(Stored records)
= = =
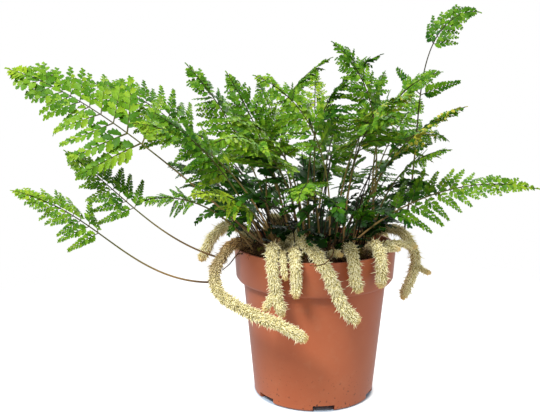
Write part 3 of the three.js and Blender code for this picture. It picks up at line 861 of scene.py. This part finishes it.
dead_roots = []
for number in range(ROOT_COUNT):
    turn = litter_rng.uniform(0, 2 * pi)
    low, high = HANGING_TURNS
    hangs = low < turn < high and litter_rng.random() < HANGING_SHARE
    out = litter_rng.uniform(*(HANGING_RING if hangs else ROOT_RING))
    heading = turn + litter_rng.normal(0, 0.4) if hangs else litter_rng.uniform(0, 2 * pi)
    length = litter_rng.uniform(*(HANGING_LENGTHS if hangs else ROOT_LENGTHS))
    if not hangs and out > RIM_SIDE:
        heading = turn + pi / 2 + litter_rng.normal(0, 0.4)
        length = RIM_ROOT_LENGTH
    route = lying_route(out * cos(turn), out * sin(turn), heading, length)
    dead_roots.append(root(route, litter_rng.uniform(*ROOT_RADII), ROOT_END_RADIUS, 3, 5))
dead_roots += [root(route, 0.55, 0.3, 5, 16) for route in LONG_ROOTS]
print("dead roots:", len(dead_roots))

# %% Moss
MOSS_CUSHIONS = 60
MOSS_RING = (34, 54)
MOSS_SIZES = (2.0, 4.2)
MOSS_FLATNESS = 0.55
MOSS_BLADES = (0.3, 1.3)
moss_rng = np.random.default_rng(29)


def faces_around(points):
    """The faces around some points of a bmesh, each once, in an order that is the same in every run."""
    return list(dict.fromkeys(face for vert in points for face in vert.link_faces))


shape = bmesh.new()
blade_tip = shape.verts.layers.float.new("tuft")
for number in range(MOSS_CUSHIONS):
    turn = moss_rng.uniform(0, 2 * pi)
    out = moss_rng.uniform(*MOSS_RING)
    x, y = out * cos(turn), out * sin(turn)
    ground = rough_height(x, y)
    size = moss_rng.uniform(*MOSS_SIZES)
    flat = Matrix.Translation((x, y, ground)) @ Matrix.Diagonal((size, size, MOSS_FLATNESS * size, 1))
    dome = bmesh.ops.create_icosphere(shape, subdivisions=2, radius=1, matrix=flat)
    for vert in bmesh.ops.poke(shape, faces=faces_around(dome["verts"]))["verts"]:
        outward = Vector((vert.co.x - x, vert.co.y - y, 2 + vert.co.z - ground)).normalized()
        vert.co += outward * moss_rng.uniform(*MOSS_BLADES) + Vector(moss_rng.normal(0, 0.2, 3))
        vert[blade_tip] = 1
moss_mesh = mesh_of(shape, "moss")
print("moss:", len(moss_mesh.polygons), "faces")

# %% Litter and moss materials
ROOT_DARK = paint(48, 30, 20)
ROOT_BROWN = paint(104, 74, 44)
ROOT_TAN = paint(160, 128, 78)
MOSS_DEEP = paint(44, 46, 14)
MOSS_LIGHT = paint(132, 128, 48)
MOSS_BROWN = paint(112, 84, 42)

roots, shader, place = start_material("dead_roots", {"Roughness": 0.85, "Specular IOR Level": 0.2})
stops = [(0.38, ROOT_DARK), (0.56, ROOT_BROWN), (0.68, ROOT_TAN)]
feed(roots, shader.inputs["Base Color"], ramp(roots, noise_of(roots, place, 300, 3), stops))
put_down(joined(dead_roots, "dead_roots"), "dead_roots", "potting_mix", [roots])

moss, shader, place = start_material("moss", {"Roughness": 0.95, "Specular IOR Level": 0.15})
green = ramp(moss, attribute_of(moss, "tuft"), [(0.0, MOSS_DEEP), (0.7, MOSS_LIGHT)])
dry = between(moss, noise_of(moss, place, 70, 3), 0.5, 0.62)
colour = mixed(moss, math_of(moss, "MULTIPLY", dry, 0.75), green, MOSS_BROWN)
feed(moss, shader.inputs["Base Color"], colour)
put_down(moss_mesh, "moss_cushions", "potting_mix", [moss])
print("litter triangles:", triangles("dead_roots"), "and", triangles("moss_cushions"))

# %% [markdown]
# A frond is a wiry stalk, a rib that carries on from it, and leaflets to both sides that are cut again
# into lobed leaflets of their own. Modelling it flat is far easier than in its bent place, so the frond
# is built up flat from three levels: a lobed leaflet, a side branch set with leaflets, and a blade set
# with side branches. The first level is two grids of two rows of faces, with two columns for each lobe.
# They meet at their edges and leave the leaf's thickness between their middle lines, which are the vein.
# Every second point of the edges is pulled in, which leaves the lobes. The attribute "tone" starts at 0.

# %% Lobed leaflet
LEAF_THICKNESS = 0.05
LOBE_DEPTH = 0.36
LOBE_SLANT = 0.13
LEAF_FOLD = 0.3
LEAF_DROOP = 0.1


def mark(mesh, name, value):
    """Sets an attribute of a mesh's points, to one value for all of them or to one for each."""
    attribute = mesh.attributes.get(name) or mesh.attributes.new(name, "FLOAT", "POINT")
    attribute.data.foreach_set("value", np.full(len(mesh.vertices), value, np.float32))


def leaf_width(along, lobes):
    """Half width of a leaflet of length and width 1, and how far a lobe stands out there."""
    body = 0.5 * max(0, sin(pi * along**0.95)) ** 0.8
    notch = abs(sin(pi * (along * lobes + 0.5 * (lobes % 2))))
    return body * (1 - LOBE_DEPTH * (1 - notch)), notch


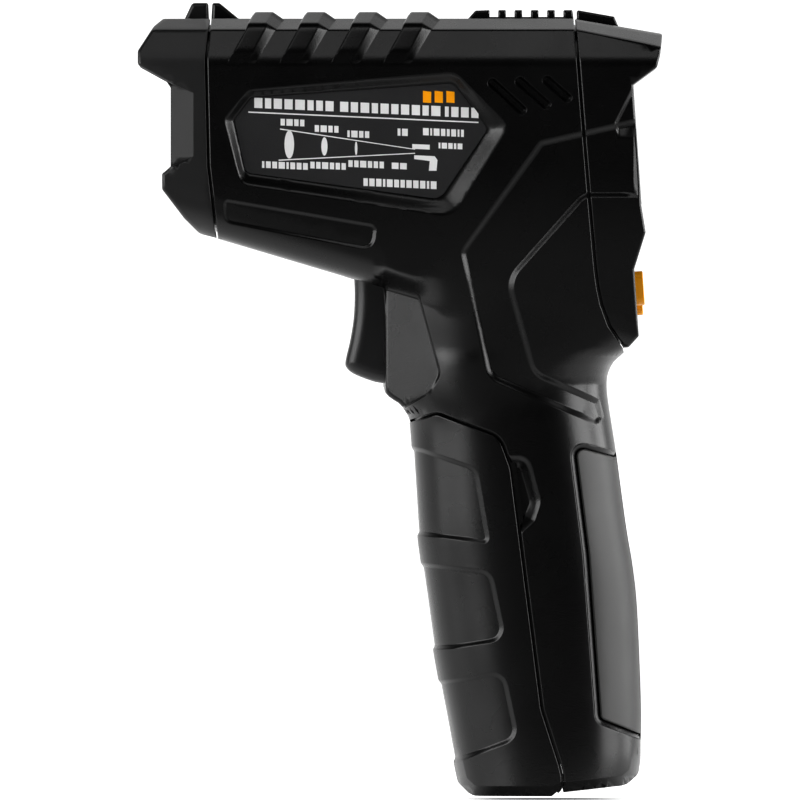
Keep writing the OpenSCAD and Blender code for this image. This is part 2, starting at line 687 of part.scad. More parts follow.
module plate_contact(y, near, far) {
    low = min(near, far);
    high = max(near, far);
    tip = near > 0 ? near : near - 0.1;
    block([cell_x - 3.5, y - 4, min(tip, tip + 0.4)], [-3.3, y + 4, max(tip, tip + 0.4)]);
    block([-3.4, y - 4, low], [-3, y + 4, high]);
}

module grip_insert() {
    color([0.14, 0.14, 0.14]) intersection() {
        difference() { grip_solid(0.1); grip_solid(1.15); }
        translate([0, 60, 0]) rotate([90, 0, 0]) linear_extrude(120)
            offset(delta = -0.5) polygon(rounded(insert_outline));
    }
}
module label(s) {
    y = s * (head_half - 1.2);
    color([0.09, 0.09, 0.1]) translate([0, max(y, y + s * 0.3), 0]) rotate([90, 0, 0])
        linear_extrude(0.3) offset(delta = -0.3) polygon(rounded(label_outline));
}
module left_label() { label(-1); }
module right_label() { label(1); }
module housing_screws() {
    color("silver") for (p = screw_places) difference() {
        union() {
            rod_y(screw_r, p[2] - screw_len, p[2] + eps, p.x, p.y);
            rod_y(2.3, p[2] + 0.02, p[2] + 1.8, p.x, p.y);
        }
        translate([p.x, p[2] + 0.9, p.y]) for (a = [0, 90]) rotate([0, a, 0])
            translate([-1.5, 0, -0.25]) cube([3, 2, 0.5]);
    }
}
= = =
» Problem statement
Stopping at the line containing "return list(dict.fromkeys(face for", please repeat exactly every line from the very start of the entries, that line included, and nothing more.

» Worked answer
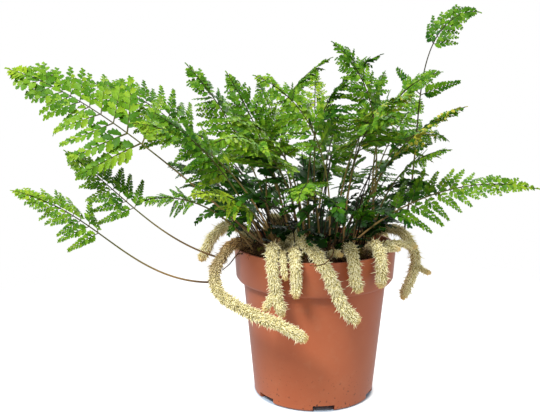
Write part 3 of the three.js and Blender code for this picture. It picks up at line 861 of scene.py. This part finishes it.
dead_roots = []
for number in range(ROOT_COUNT):
    turn = litter_rng.uniform(0, 2 * pi)
    low, high = HANGING_TURNS
    hangs = low < turn < high and litter_rng.random() < HANGING_SHARE
    out = litter_rng.uniform(*(HANGING_RING if hangs else ROOT_RING))
    heading = turn + litter_rng.normal(0, 0.4) if hangs else litter_rng.uniform(0, 2 * pi)
    length = litter_rng.uniform(*(HANGING_LENGTHS if hangs else ROOT_LENGTHS))
    if not hangs and out > RIM_SIDE:
        heading = turn + pi / 2 + litter_rng.normal(0, 0.4)
        length = RIM_ROOT_LENGTH
    route = lying_route(out * cos(turn), out * sin(turn), heading, length)
    dead_roots.append(root(route, litter_rng.uniform(*ROOT_RADII), ROOT_END_RADIUS, 3, 5))
dead_roots += [root(route, 0.55, 0.3, 5, 16) for route in LONG_ROOTS]
print("dead roots:", len(dead_roots))

# %% Moss
MOSS_CUSHIONS = 60
MOSS_RING = (34, 54)
MOSS_SIZES = (2.0, 4.2)
MOSS_FLATNESS = 0.55
MOSS_BLADES = (0.3, 1.3)
moss_rng = np.random.default_rng(29)


def faces_around(points):
    """The faces around some points of a bmesh, each once, in an order that is the same in every run."""
    return list(dict.fromkeys(face for vert in points for face in vert.link_faces))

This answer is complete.